B. Defendants Lattanzi and Batezel
Defendants Lattanzi and Batezel, whom plaintiff alleges provided false and/or misleading information which led to his criminal prosecution and conviction, argue that, as to them, the complaint should be dismissed for lack of specificity. In determining whether a complaint states a claim upon which relief can be granted, all well-pleaded factual allegations of the complaint, as opposed to legal conclusions that are alleged, must be taken as true. Miree v. DeKalb, 433 U.S. 25, 27, 97 S. Ct. 2490, 53 L. Ed. 2d 557 n.2 (1977); Kugler v. Helfant, 421 U.S. 117, 125, 44 L. Ed. 2d 15, 95 S. Ct. 1524 n.5 (1975). A complaint should not be dismissed "unless it appears beyond doubt that the plaintiff can prove no set of facts in support of his claim that would entitle him to relief." Conley v. Gibson, 355 U.S. 41, 45-46, 2 L. Ed. 2d 80, 78 S. Ct. 99 (1957).
Nevertheless, the Third Circuit has required complaints arising under federal civil rights statutes to be stated with greater particularity than is generally required under the liberal federal pleading rules in order to prevent frivolous civil rights suits. Avacino v. Diass, No. 81-3338 (E.D. Pa. filed March 10, 1982 (Pollak, J.)). (Citing Kauffman v. Moss, 420 F.2d 1270, 1275 (3d Cir.), cert. denied, 400 U.S. 846, 27 L. Ed. 2d 84, 91 S. Ct. 93 (1970). Vague and conclusory allegations in a civil rights complaint will not survive a motion to dismiss. Hall v. Pennsylvania State Police, 570 F.2d 86, 89 (3d Cir. 1978).
Applying these standards to the proceeding sub judice, plaintiff's complaint as to defendants Lattanzi and Batezel must be dismissed for lack of specificity.

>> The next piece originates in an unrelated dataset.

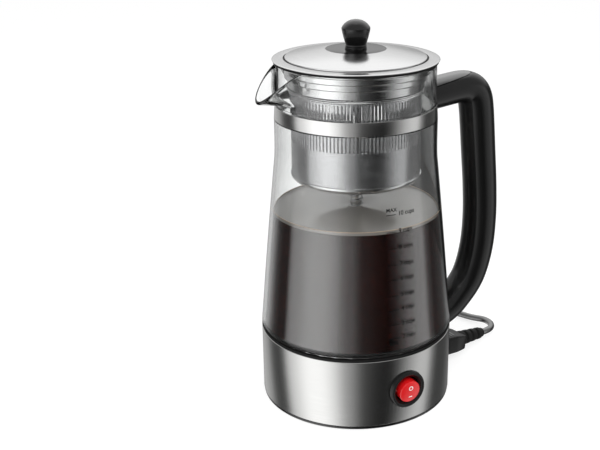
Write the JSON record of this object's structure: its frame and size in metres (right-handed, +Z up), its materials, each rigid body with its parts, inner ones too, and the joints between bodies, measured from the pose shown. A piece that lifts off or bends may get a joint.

Plaintiff's complaint against Batezel alleges only that sometime during the month of April, 1980, he made a threat upon plaintiff's life as part of a conspiracy to deprive plaintiff of his constitutional rights. Plaintiff has not identified the constitutional right which is violated by the alleged threat. Further, although a conspiracy may be a basis for a section 1983 action, Shirey v. Bensalem Township, 501 F. Supp. at 1141, complaints containing only conclusory, vague, or general allegations of a conspiracy to deprive a person of constitutional rights will be dismissed. Id. (citations omitted). There is no basis for concluding that there was any common plan of which Batezel was a part; in fact, there are no facts alleged to connect his activities with those of any of the other defendants. The complaint in the instant case appears analogous to that analyzed in Carr v. Sharp, 454 F.2d 271 (3d Cir. 1971) where the court found an allegation of a general conspiracy to inflict discrimination was unsupported by any substantial facts. Id. at 273 n.6.
Requisite specificity is also lacking as to defendant Lattanzi. At a minimum, a civil rights complaint must identify not only the defendants who acted, but also the time, place, and nature of their actions as well as the constitutionally protected right which has been violated, with sufficient specificity to give notice of the claims asserted. Hall v. Pennsylvania State Police, 570 F.2d at 89. See Rotolo v. Borough of Charleroi, 532 F.2d 920, 922-23 (3d Cir. 1976). The content of the alleged false and/or misleading information provided by Lattanzi is not stated or even suggested in the complaint. Plaintiff does not state where the transaction took place, the time of its occurrence, nor any basis upon which this court may conclude that there is a link between Lattanzi's activities and deprivation of a constitutional right. Further, the allegation that Lattanzi's actions are part of a broader conspiracy is also unsupported by any factual allegations which indicate that he entered into an agreement, either express or tacit, with his co-defendants or that these activities relate to any common plan or design. As a whole, the allegations against Lattanzi do not state any facts upon which this court can weigh the substantiality of the claim. Accordingly, the motions to dismiss the complaint against Batezel and Lattanzi shall be granted.
However, to accomplish the dual objectives of weeding out frivolous claims and keeping the federal courts open to legitimate civil rights claims, see Rotolo, 532 F.2d at 923, plaintiff shall be granted leave to file an amended complaint against defendants Batezel and Lattanzi.
An appropriate order follows.
AND NOW, this 27th day of September, 1982, it is hereby ORDERED that:
For the reasons set forth in the accompanying memorandum opinion, plaintiffs' complaint is DISMISSED with prejudice as to the following defendants: The Honorable Kenneth G. Biehn, The Honorable Edward G. Biester, Jr., the Honorable Isaac S. Garb, Leonard B. Sokolove, Esquire and Michael J. Kane, Esquire and Peter H. Kostmayer. As to the following defendants, plaintiffs' complaint is DISMISSED without prejudice with leave to amend within twenty (20) days of the date of this order: Bucks County, Vincent L. Lattanzi and Richard F. Batezel.